A reminder of the goal:
Make your home life better. For two weeks make a special effort to strengthen your relationship with a family member by showing love through your actions. Refrain from judging, criticizing, or speaking unkindly, and watch for positive qualities in that family member. Write notes of encouragement, pray for this family member, find ways to be helpful, and verbally express your love. Share your experiences and the divine qualities you’ve discovered with that family member or with a parent or leader.I know, the blog has been Lizzy-heavy lately. I need to sit down and talk about Emma a lot.
But this post is all about Lizzy, and here's my report.
With the added effort, my home life is better. I'm trying to avoid criticism - correcting actions rather than the person. Face it: a mother must redirect a 4-year old; but speaking unkindly is definitely out... or it should be.
Lizzy is full of positive qualities. She wants to please. She is good at identifying patterns and trends. She is loving, forgiving, logical, and fairly reasonable for her age. These are qualities that will mature.
She has strong will. She holds to what she believes and focuses on whatever may be her goal or objective. As a parent, I try to redirect her from some objectives - like brownies, movies, teasing, or things that are not part of the current agenda; but once she begins to have goals like a college education, marriage in the temple, relationship with her savior, sports, music, or whatever she will love... that tenacity will prove a great strength.
Last week I was at a medical lab with the girls for some routine blood work for my pregnancy.
We had to wait an hour for the full glucose test to run its course.
Lizzy and Emma were both very good - partly, I think, because I'd been working on this goal for nearly 2 weeks.

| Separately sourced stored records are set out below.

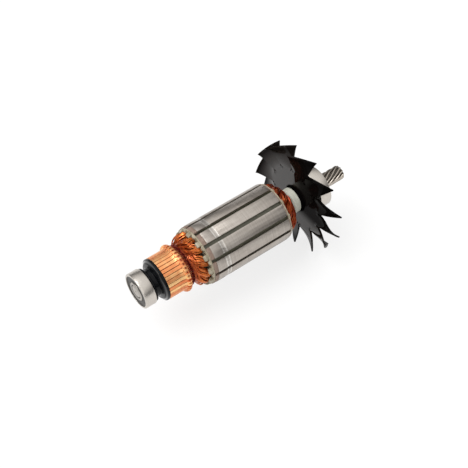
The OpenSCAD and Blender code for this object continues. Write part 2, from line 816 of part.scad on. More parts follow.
shaft();
shaft_sleeve();
lamination_stack();
front_end_plate();
rear_end_plate();
front_end_insulator();
rear_end_insulator();
slot_liners();
slot_wedges();
coil(1);  // coil_01
coil(2);  // coil_02
coil(3);  // coil_03
coil(4);  // coil_04
coil(5);  // coil_05
coil(6);  // coil_06
coil(7);  // coil_07
coil(8);  // coil_08
coil(9);  // coil_09
coil(10);  // coil_10
coil(11);  // coil_11
coil(12);  // coil_12
commutator_bush();
commutator_hub();
commutator_bars();
mica_segments();
coil_leads();
dust_shield();
fan();
front_bearing_outer_ring();
front_bearing_inner_ring();
front_bearing_balls();
front_bearing_cage();
front_bearing_front_seal();
front_bearing_rear_seal();
rear_bearing_outer_ring();
rear_bearing_inner_ring();
rear_bearing_balls();
rear_bearing_cage();
rear_bearing_front_seal();
rear_bearing_rear_seal();
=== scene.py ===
# %% [markdown]
# # A wound motor armature
#
# This lesson dresses the imported model of an armature: the spinning part of a
# small universal motor, as used in a hand power tool. The imported model is a
# fixed frame. It says where everything is, and every piece made here is
# placed from it.
#
# The frame is loaded first.

# %% Load the frame
import math
import random

import bmesh
import bpy
from mathutils import Matrix, Vector


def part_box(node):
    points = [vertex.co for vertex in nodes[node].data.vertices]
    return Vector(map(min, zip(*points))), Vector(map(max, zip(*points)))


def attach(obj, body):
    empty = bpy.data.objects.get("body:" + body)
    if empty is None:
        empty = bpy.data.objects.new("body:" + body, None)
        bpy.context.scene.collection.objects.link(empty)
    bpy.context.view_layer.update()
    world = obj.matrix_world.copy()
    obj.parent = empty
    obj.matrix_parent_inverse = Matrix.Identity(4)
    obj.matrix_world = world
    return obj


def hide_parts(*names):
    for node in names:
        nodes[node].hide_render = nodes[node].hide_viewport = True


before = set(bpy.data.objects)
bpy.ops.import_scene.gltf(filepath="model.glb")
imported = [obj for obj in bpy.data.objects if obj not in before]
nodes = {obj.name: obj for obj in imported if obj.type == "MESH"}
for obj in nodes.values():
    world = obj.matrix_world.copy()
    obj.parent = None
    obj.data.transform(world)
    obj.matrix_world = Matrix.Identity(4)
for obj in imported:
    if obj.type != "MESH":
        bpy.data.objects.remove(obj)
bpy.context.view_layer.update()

# %% [markdown]
# ## Measures
#
# The armature lies along X. A turned piece is known by where it starts and
# ends along the shaft and by its radius, so two small helpers read those from
# a node's box. Everything below is in metres, and MM turns a length that is
# easier to think of in millimetres into metres. The rotor stands turned by
# ROTOR_TURN degrees, and each pattern round the shaft is counted from there.

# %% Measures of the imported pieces
MM = 0.001


def span(node):
    """Where a node starts and ends along the shaft."""
    low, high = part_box(node)
    return low[0], high[0]


def reach(node):
    """How far a node reaches from the shaft's axis."""
    low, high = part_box(node)
    return max(high[1], high[2], -low[1], -low[2])


def around(station, radius, degrees):
    """A point at a station along the shaft, a radius, and an angle round it from straight down."""
    angle = math.radians(degrees)
    return Vector((station, radius * math.sin(angle), -radius * math.cos(angle)))


SLOTS = 12
SLOT_PITCH = 360 / SLOTS
ROTOR_TURN = 26.0
stack_front, stack_rear = span("lamination_stack")
bars_front, bars_rear = span("commutator_bars")
sleeve_rear = span("shaft_sleeve")[1]
fan_radius = reach("fan")
print("stack from", round(stack_front / MM, 2), "to", round(stack_rear / MM, 2), "mm")

# %% [markdown]
# ## Camera
#
# A long lens from 0.6 m away keeps the shaft's two ends nearly the same size,
# as a product picture does. The camera is placed by a direction and a
# distance from the point it looks at, and its rotation tracks that direction.

# %% Camera
CAMERA_AZIMUTH = math.radians(-36.7)
CAMERA_ELEVATION = math.radians(52.2)
CAMERA_DISTANCE = 0.6
LENS_MM = 79.4
SENSOR_MM = 36
aim = Vector((0.0647, 0, 0))
backwards = Vector((
    math.sin(CAMERA_AZIMUTH) * math.cos(CAMERA_ELEVATION),
    -math.cos(CAMERA_AZIMUTH) * math.cos(CAMERA_ELEVATION),
    math.sin(CAMERA_ELEVATION),
))
camera_data = bpy.data.cameras.new("camera")
camera_data.lens = LENS_MM
camera_data.sensor_width = SENSOR_MM
camera_data.clip_start = 0.01
camera = bpy.data.objects.new("camera", camera_data)
camera.location = aim + backwards * CAMERA_DISTANCE
camera.rotation_euler = backwards.to_track_quat("Z", "Y").to_euler()
bpy.context.scene.collection.objects.link(camera)
bpy.context.scene.camera = camera
bpy.context.scene.view_settings.view_transform = "Standard"
print("camera at", [round(c, 3) for c in camera.location])

# %% [markdown]
# ## Shader maths
#
# A procedural finish is mostly arithmetic: a mask times a strength, one minus
# a mask, a radius from Y and Z. Written node by node that is hard to read, so
# one small class wraps a socket and lets Python's own operators add the Math
# nodes. A second one holds a material, and its node method makes any other
# node from its type, its settings and what goes into its sockets.


# %% Signals and finishes
class Signal:
    """An output socket of a finish. Arithmetic on it adds Math nodes."""

    def __init__(self, finish, socket):
        self.finish = finish
        self.socket = socket

    def math(self, operation, *others):
        """A Math node with this signal in its first socket."""
        sockets = dict(enumerate((self, *others)))
        return self.finish.node("ShaderNodeMath", {"operation": operation}, sockets)

    def __add__(self, other):
        return self.math("ADD", other)

    __radd__ = __add__

    def __sub__(self, other):
        return self.math("SUBTRACT", other)

    def __rsub__(self, other):
        return self.finish.node("ShaderNodeMath", {"operation": "SUBTRACT"}, {0: other, 1: self})

    def __mul__(self, other):
        return self.math("MULTIPLY", other)

    __rmul__ = __mul__

    def __truediv__(self, other):
        return self.math("DIVIDE", other)

    def __pow__(self, other):
        return self.math("POWER", other)


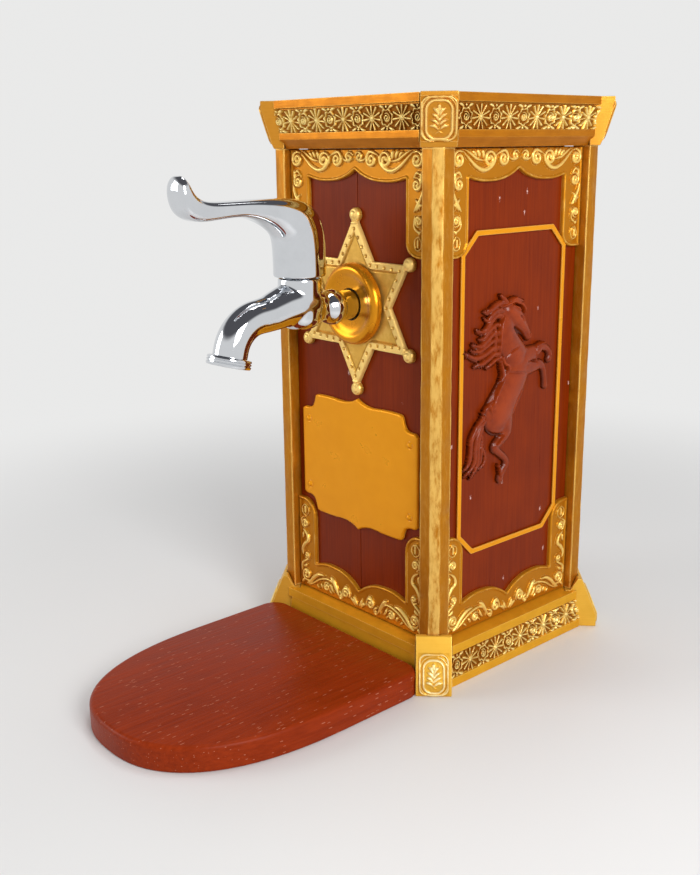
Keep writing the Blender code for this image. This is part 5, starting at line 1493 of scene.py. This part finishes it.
@dataclass
class HorseReliefs:
    """A rearing horse on each side wall, facing the back, with a flowing mane and tail."""

    step: float = 0.26
    boldness: float = 1.35
    flesh: Sequence[tuple[float, Sequence[tuple[float, float, float]]]] = (
        (2.6, ((4.6, 135.6, 7.0), (2.6, 130.6, 8.4), (-0.4, 125.4, 9.0), (-4.2, 120.2, 9.3), (-8.4, 114.6, 9.9),
               (-9.6, 112.6, 8.4))),
        (2.45, ((1.6, 137.4, 7.8), (-2.4, 143.0, 7.0), (-4.8, 149.0, 5.7), (-5.0, 154.0, 5.0), (-4.4, 157.8, 4.2))),
        (2.6, ((-3.4, 157.6, 4.2), (0.8, 154.8, 4.5), (4.6, 151.0, 3.5), (7.6, 147.8, 2.6), (9.2, 145.8, 2.4))),
        (2.3, ((6.8, 136.0, 5.4), (11.6, 137.2, 4.2), (15.4, 138.2, 3.2), (18.6, 139.6, 2.3), (22.2, 138.6, 1.9),
               (24.8, 136.0, 1.8), (24.2, 133.4, 2.0))),
        (2.1, ((7.8, 132.0, 4.6), (13.4, 131.6, 3.3), (18.2, 131.8, 2.5), (20.8, 129.6, 1.8), (21.8, 125.6, 1.6),
               (22.4, 121.8, 2.0))),
        (2.2, ((-4.4, 109.8, 5.6), (-3.6, 105.2, 3.8), (-7.2, 101.8, 3.0), (-11.0, 99.2, 2.4), (-7.6, 96.2, 2.0),
               (-3.8, 93.0, 1.9), (-3.0, 90.2, 2.0), (-5.8, 86.6, 2.0), (-6.6, 84.4, 2.4))),
    )
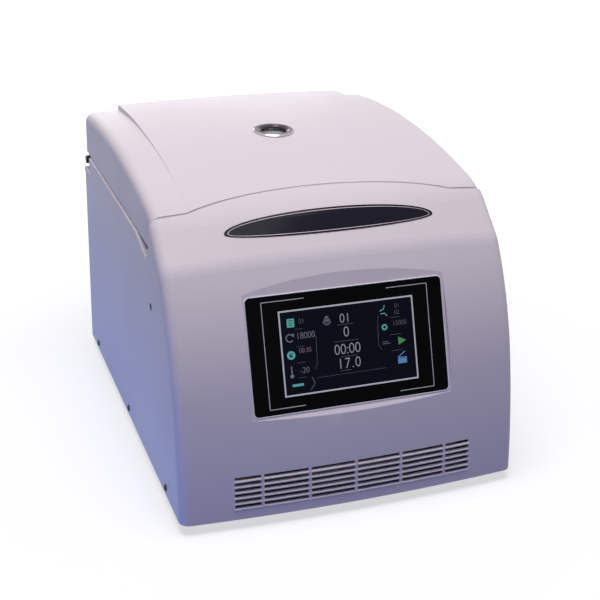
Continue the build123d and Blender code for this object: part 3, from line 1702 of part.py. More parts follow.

My tones are nicer and they are responding better. Lizzy is, I think, more confident in my approval because I've focused on expressing it. It also applies to Emma.
Then, in the little booth at the end when the lab tech was preparing to draw blood, there was another tech there having a conversation. I was trying to direct and verbally control them from my seat when the tech commented, "this is why I don't have kids."
I tried to not let her comment annoy me, but focused on directing the girls who were good and did as I asked... talking and engaging them... reassuring that we were nearly done.
I made a face at the stick of the needle, and Lizzy, wanting to reassure and comfort me, said, "I love you Mommy."
This made me happy, and of course, made both the techs smile. I couldn't resist the comment: "That's why I have kids."
This is not to indicate that I've had total success. I have still lost my temper and behaved badly.
This is my finding though: the blame for any problems with my Lizzy relationship is my blame. I am usually the one to fine fault, to lose patience, or to try to dominate.
Sure, she isn't a mature adult... but what can I expect? she is 4.
She is a terrific 4-year-old.
I love my girl and I'm grateful to learn to be better.